JIS News

The government has stepped up its efforts to counter the threat posed to the country by the international drug trade, by increasing security measures at the ports of entry.
Minister of National Security, Dr. Peter Phillips, pointing to the challenges faced by security officials, said that the street value of cocaine that passed through Jamaica’s borders, exceeded the value of the country’s bauxite and tourism earnings.
“Approximately 20 per cent of the drugs trafficked by countries in South America destined for markets in the north pass through Jamaica,” Dr. Phillips revealed, adding that the profits generated from this trade financed the purchasing of guns. He said there was a direct link between the kinds of contraband traded and the violence being perpetuated on the Jamaican community.
He was speaking at a graduation ceremony for customs line officers at the Ministry of Finance building, Heroes Circle in Kingston.
Sixty-two officers recently completed the intensive three-month training course and evaluation process, aimed at equipping them to deal with all aspects of customs. The programme is also designed to protect Jamaican citizens from external threats and to assess and collect revenue on behalf of the government. Courses done included, invoicing, cargo processing, valuation, tariff calculation and classification, warehousing and in-bond shop.
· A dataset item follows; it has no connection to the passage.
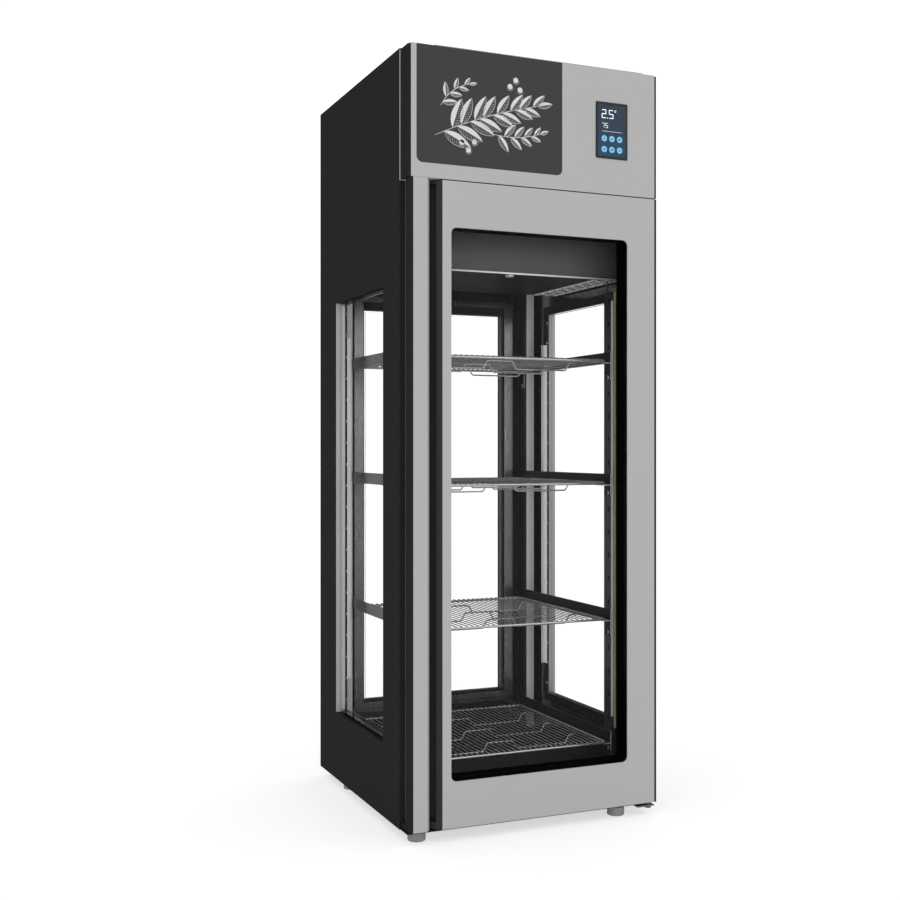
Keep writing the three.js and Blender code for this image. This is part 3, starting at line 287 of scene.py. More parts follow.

Continuing, Minister Phillips said, “it is important for you to understand, that this unholy triune of guns, drugs and money are all part of a cross border set of criminal activities, the drugs, by and large do not originate here, they pass across our borders, money generated by this trade often comes from other jurisdictions, into our own and moves on.” He said the primary task of the customs officers was not just to collect revenue, but also to protect the country’s borders against such activities.
Discussing some of the measures introduced to stem the flow of illegal drugs and guns, Dr. Phillips mentioned the acquisition of more modern x-ray and surveillance equipment at the ports of entry; the Ion Scan equipment at the airports, that has helped to detect drug couriers; increased mobility of the police and army; international partnerships with the United Kingdom, the United States and Canada to improve the capabilities of the security personnel and the introduction of new legislation, as well as the amendment of existing laws.
The National Security Minister said that the Port Security Act, which had already been introduced with the aim of setting and maintaining security standards for all public and private ports, would enable government authorities to have control over the security standards at all ports, as well as determine who had the right to use the port. A main feature of the Act will be the setting up of a Security Agency responsible for monitoring the execution of security standards at each of the ports as well as gather data where port related threats to national security are concerned. Furthermore the agency will have the powers to conduct employment investigations on all employees with access to the ports and impose restrictions for security sensitive positions.
Dr. Phillips noted that while Customs was regarded traditionally as a revenue agency, it was imperative that customs officers regarded themselves as part of the law enforcement apparatus of the country, although not part of the Ministry of National Security.
“You represent a critical component of the capacity of the country to protect itself from imminent threat. Your primary tasks as customs officers are the protection of our borders, it is not simply a task of collecting money you represent the frontline of the defences of our nation against criminality and all that it entails,” he reinforced. However, he noted, the task was not solely that of the custom officers but a concentrated effort between agencies such as, the Airports Authority, the Port Authority and its security staff, the police as well as immigration officers.